● **AIM**
Using the data below, return the stretch from the line that contains "near = [for" through the line that contains "bpy.data.objects.remove(obj)", both included, exactly as it stands and nothing beyond it.

[A run of records]
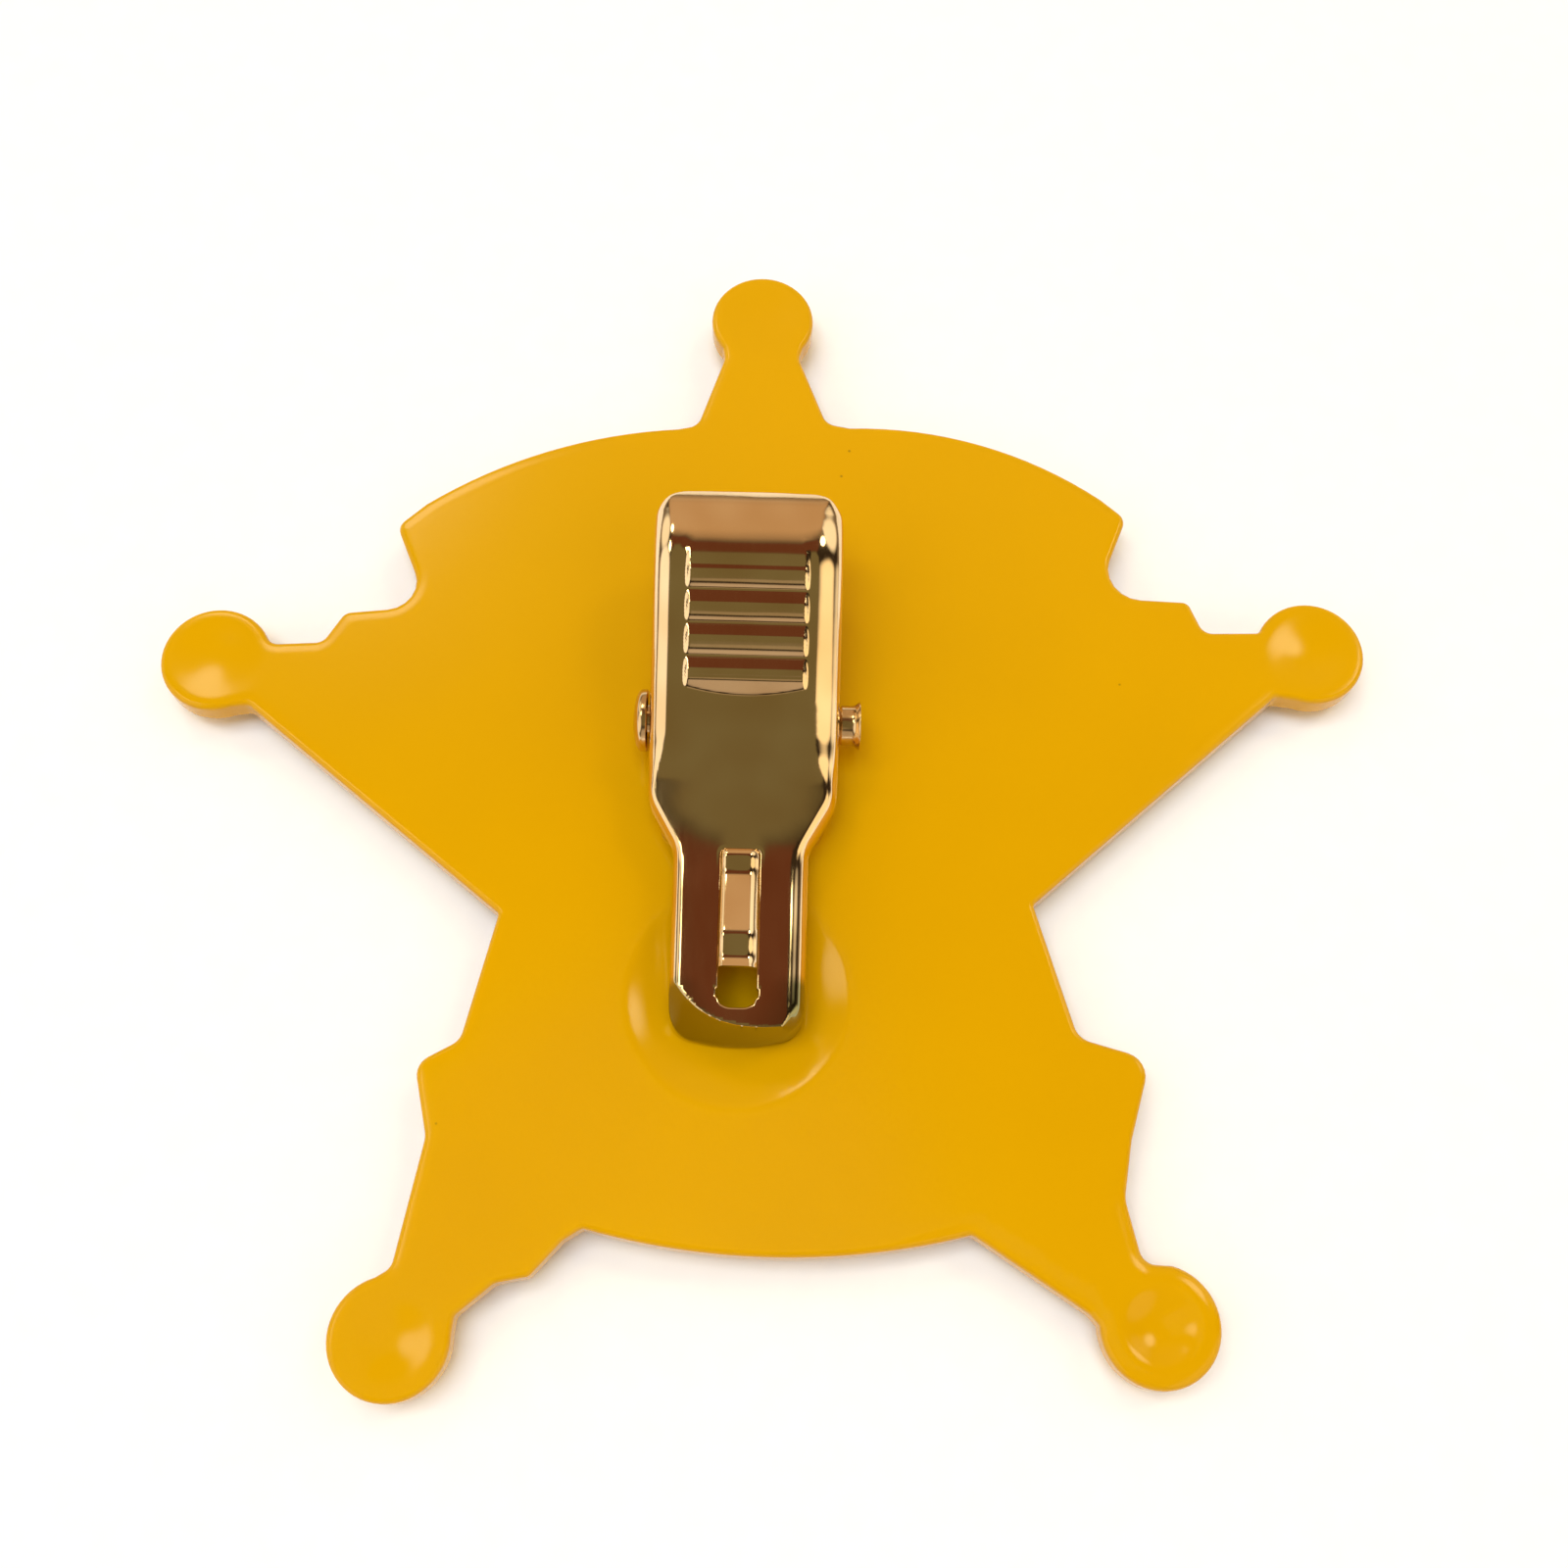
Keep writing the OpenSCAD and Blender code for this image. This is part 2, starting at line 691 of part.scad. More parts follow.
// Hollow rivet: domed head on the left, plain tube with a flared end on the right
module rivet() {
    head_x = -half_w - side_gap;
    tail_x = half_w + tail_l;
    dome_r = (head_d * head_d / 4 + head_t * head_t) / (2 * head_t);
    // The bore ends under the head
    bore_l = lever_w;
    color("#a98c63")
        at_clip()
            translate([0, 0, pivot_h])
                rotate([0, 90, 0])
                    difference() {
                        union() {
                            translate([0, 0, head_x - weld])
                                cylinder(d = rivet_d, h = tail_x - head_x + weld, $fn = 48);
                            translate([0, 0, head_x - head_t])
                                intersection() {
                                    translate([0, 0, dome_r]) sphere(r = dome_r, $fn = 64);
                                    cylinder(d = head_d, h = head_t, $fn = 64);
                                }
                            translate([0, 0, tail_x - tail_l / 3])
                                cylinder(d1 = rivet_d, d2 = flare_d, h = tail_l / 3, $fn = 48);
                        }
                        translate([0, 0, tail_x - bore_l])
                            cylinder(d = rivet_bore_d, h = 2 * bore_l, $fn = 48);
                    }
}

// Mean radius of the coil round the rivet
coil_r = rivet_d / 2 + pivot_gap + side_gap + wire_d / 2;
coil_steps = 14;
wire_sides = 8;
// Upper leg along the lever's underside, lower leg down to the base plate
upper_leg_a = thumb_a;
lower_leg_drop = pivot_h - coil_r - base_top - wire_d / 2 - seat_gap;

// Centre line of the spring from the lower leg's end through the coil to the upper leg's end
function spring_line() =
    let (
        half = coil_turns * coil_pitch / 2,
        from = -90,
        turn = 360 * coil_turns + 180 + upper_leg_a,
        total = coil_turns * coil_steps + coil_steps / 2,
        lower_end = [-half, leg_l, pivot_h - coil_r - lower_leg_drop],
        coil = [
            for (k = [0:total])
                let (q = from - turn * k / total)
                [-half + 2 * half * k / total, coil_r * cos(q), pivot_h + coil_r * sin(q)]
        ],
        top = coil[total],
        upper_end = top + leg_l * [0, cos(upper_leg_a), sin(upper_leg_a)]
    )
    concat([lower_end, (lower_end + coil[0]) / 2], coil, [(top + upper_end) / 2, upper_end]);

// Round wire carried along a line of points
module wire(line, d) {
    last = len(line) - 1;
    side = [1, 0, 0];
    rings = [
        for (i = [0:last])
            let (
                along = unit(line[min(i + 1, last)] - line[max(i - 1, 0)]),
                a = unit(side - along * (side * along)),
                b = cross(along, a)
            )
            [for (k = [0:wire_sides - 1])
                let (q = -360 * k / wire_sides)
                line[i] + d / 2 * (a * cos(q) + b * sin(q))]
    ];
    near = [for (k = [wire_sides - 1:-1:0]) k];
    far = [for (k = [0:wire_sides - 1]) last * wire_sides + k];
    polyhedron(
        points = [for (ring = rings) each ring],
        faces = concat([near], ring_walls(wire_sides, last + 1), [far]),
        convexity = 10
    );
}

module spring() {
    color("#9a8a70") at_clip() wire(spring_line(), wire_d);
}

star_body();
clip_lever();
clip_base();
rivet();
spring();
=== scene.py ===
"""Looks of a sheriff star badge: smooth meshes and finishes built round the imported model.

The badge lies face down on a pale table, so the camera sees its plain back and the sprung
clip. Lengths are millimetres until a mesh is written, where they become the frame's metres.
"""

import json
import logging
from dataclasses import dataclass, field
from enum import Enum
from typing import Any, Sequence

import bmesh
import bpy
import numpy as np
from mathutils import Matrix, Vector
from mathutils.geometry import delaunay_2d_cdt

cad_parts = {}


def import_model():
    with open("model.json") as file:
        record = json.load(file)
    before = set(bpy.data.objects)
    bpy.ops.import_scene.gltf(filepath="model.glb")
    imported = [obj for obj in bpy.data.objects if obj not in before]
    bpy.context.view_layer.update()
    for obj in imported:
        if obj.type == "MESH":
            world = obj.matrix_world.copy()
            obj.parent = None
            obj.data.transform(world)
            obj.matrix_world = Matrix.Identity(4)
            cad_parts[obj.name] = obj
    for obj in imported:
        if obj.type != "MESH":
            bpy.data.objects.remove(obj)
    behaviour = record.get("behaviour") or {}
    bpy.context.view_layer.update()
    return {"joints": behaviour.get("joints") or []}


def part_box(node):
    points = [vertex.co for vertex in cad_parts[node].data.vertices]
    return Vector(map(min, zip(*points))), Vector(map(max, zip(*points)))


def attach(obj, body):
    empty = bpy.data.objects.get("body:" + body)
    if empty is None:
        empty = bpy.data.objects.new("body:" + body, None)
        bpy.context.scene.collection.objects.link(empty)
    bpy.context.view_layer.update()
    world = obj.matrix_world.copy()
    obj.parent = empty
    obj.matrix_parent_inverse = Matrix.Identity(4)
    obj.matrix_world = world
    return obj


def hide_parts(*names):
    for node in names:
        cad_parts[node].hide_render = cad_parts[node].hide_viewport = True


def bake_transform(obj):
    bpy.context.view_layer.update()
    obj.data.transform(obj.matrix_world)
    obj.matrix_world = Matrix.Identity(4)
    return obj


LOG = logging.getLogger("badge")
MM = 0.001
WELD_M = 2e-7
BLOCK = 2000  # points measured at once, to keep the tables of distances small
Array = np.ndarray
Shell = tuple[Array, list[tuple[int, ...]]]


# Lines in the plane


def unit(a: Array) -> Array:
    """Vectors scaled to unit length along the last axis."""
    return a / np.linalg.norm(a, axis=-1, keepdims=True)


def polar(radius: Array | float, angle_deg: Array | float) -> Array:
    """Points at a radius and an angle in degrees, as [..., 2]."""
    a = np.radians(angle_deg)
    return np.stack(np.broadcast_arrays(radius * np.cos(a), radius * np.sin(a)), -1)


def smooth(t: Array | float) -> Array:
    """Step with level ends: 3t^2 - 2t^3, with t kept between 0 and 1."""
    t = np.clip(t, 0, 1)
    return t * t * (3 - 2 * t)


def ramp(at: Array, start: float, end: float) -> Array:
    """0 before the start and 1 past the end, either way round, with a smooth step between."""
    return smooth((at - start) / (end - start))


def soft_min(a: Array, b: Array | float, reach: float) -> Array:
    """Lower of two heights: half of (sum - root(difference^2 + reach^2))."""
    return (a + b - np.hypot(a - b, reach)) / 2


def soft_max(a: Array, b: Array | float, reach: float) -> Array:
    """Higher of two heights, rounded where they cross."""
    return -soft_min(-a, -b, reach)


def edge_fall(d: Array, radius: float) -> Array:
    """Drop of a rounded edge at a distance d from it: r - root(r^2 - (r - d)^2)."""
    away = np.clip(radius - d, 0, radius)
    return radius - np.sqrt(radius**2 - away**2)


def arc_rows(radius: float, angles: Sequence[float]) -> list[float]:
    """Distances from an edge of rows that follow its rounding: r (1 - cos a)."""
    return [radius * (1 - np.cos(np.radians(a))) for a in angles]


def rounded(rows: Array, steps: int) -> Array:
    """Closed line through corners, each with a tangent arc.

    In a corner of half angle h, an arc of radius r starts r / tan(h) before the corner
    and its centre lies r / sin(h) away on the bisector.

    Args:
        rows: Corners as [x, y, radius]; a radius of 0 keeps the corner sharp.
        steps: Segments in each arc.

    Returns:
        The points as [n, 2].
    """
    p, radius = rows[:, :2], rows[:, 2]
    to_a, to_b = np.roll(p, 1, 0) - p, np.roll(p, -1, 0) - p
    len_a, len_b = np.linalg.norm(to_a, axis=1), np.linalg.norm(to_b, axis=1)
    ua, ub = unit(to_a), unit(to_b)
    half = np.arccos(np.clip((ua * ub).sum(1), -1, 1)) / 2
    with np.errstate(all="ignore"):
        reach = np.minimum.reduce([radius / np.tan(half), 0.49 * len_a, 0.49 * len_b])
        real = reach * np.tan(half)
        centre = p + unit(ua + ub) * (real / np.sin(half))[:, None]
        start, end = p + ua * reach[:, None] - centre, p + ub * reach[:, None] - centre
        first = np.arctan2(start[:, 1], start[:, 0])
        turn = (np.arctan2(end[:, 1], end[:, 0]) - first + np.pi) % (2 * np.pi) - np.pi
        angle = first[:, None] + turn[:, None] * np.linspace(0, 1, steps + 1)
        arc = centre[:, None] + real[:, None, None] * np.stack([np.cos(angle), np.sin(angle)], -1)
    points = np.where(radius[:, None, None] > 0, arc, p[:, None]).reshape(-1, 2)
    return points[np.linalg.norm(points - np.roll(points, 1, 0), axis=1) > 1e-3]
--
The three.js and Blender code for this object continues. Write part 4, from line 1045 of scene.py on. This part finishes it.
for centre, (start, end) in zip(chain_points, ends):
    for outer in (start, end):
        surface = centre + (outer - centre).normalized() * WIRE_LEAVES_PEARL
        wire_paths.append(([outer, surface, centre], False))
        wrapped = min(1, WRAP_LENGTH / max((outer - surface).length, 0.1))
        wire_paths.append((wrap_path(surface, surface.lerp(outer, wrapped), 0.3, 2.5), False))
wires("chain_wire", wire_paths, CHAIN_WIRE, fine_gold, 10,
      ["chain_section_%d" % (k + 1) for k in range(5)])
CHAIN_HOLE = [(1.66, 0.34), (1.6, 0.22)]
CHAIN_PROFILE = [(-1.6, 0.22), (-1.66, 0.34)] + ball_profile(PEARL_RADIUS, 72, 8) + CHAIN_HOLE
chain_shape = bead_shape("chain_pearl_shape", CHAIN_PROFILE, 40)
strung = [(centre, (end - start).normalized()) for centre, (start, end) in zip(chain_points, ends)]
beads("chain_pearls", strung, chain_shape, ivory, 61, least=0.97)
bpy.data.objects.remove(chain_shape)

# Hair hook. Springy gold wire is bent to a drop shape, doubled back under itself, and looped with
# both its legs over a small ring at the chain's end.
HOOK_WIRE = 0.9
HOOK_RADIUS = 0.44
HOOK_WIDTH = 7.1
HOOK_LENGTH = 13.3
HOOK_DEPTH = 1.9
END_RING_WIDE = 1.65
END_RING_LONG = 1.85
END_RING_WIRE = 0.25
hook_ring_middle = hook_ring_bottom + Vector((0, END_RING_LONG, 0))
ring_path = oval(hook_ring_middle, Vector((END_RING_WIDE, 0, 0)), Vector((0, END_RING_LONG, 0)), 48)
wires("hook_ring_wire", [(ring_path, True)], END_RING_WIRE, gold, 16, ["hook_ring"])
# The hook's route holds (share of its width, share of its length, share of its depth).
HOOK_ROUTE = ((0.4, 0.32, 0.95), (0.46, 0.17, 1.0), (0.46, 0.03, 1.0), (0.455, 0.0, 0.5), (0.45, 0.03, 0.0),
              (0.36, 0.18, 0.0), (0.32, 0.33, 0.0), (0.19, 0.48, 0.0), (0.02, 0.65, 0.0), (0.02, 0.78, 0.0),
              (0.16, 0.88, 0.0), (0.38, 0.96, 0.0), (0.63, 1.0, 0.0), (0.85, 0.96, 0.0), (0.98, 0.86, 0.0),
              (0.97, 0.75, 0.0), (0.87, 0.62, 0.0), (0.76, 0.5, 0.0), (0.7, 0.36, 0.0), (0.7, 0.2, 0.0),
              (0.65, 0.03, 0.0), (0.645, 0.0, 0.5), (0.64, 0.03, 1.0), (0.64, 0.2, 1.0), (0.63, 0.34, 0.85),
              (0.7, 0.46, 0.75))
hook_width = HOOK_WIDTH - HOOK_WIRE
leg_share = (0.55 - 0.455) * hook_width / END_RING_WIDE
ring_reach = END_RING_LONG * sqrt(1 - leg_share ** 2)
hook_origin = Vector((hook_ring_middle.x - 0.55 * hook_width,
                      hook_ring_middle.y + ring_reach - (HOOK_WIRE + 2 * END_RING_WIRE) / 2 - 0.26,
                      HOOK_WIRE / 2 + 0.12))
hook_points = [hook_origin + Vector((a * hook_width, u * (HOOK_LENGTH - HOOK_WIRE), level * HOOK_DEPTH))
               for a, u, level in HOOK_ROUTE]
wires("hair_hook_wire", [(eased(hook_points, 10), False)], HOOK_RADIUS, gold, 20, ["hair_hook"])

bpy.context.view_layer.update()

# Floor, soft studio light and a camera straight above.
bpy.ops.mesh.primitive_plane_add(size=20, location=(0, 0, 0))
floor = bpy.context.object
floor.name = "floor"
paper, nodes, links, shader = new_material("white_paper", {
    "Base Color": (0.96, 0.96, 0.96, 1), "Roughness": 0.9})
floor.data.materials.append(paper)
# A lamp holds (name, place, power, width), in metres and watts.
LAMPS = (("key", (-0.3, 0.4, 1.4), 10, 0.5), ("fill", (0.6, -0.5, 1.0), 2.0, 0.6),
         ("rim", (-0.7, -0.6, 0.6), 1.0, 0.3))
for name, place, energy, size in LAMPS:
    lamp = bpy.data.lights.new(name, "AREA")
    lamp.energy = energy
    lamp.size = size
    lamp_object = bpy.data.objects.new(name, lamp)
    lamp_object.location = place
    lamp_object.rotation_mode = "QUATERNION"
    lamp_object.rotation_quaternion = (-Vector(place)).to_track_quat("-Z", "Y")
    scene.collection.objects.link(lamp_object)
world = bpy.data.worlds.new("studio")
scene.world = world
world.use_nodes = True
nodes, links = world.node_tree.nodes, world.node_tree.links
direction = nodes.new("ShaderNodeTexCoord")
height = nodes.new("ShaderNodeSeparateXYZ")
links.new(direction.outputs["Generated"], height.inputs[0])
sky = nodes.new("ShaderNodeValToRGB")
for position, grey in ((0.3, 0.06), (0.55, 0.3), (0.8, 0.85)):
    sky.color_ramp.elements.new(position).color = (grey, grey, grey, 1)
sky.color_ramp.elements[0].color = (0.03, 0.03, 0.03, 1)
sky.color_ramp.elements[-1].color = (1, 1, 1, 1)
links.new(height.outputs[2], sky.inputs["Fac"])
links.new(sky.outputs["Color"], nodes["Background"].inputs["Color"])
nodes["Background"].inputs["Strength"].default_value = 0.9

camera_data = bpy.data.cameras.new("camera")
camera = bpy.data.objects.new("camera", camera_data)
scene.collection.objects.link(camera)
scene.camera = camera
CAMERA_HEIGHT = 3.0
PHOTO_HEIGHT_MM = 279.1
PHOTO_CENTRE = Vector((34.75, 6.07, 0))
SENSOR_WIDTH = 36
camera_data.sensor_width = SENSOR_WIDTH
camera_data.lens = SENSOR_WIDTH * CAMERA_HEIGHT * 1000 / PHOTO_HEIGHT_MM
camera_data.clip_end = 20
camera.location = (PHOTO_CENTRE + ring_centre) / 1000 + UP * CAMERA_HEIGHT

● **RESPONSE BELOW**
    near = [for (k = [wire_sides - 1:-1:0]) k];
    far = [for (k = [0:wire_sides - 1]) last * wire_sides + k];
    polyhedron(
        points = [for (ring = rings) each ring],
        faces = concat([near], ring_walls(wire_sides, last + 1), [far]),
        convexity = 10
    );
}

module spring() {
    color("#9a8a70") at_clip() wire(spring_line(), wire_d);
}

star_body();
clip_lever();
clip_base();
rivet();
spring();
=== scene.py ===
"""Looks of a sheriff star badge: smooth meshes and finishes built round the imported model.

The badge lies face down on a pale table, so the camera sees its plain back and the sprung
clip. Lengths are millimetres until a mesh is written, where they become the frame's metres.
"""

import json
import logging
from dataclasses import dataclass, field
from enum import Enum
from typing import Any, Sequence

import bmesh
import bpy
import numpy as np
from mathutils import Matrix, Vector
from mathutils.geometry import delaunay_2d_cdt

cad_parts = {}


def import_model():
    with open("model.json") as file:
        record = json.load(file)
    before = set(bpy.data.objects)
    bpy.ops.import_scene.gltf(filepath="model.glb")
    imported = [obj for obj in bpy.data.objects if obj not in before]
    bpy.context.view_layer.update()
    for obj in imported:
        if obj.type == "MESH":
            world = obj.matrix_world.copy()
            obj.parent = None
            obj.data.transform(world)
            obj.matrix_world = Matrix.Identity(4)
            cad_parts[obj.name] = obj
    for obj in imported:
        if obj.type != "MESH":
            bpy.data.objects.remove(obj)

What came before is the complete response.